AOW-plan
Eindelijk is de kogel door de kerk. Ruim een half jaar nadat het kabinet besloot dat de AOW-leeftijd omhoog moet, ligt er een plan op tafel dat ingaat op het hoe en wat.
Dat er iets aan de AOW moet veranderen, staat buiten kijf. De financiële crisis en de vergrijzing van de bevolking nopen tot maatregelen. Beschamend is het wel om te zien hoe de politiek, die de vergrijzingsgolf twintig jaar geleden al zag aankomen, er een economische crisis voor nodig heeft om tot werkelijke daden te komen.Hoe dit ook zij, de uitvinding van de Drees, die ruim vijftig jaar standhield, gaat op de schop. En dat is niet erg. Ook al is Nederland een welvarend en sociaal land, dat betekent niet dat elke verworvenheid tot in lengte van jaren moet blijven zoals hij was.
Toch roept de vorm waarin het kabinet de aanpassing heeft gegoten wel enkele vragen op. Daar is in de eerste plaats de vraag of de gekozen aanpassing wel eerlijk is richting verschillende groepen in de samenleving. Verhoging van de AOW-leeftijd naar 67 jaar betekent niet voor elke Nederlander hetzelfde. Waar velen hun werk als een dagelijkse vreugde ervaren en er daarom weinig moeite mee hebben langer door te werken, zijn er toch mensen die snakken naar het moment waarop zij kunnen stoppen. Dat is met name het geval bij fysiek zware beroepen. Voor stratenmakers bijvoorbeeld, die misschien al op hun zestiende op hun knieën in de zandbaan zaten te ploeteren, is het op 65-jarige leeftijd echt wel welletjes geweest.
Opvallend aan het kabinetsvoorstel is dat de coalitie er niet in geslaagd lijkt dit soort beroepsgroepen te ontzien. Zeker, er ís iets geregeld voor zware beroepen. Maar niet dat zij hun huidige pensioenleeftijd behouden. Werknemers met een flink arbeidsverleden behouden het recht om op hun 65e met pensioen te gaan, maar dat kost hun dan wel een deel van hun uitkering. Voor laagbetaalden is die korting weliswaar minder dan voor hoogbetaalden, maar het verschil is gering.
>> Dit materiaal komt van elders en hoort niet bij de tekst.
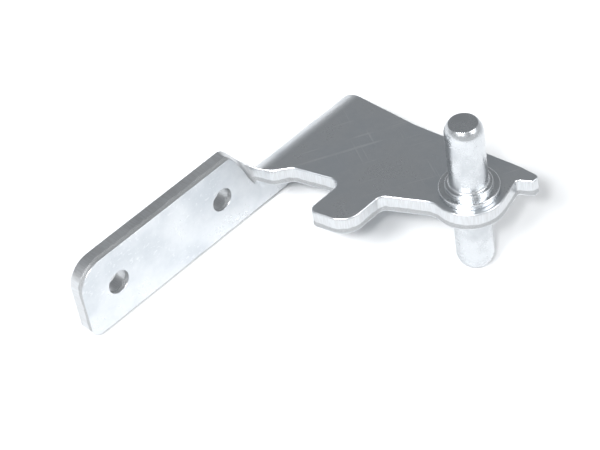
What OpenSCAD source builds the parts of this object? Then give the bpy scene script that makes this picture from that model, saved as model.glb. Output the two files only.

En zeker, werkgevers worden verplicht personeel dat dertig jaar lang zwaar werk verrichtte lichtere arbeid aan te bieden. Maar de vraag hoe dat in kleine bedrijven moet, beantwoordt het kabinet niet. Dit is absoluut een zwakke steen in het voorstel.
Een andere grote tekortkoming in het kabinetsplan is dat het weinig of geen maatregelen lijkt te bevatten om ouderen aan het werk te helpen of te houden. Toch is dit cruciaal voor de vraag hoeveel geld het plan uiteindelijk oplevert. Statistieken laten zien dat van burgers van boven de zestig jaar nog maar een klein deel betaalde arbeid verricht. Een groot deel ontvangt een of andere uitkering. Het zal duidelijk zijn dat het niet winstgevend, vaak zelfs verliesgevend is deze mensen twee jaar langer bijvoorbeeld hun WAO-uitkering uit te betalen.
Het kabinetsplan levert alleen zijn volle rendement op als het vergezeld gaat van een intensief arbeidsmarktbeleid voor ouderen. Zoals het er nu uitziet doet het teveel denken aan een vader die zijn zoontje op zijn zakgeld kort met de mededeling dat hij voor het verloren bedrag maar een baantje moet zoeken. Terwijl de jongen vanwege zijn leeftijd nog niet mág werken.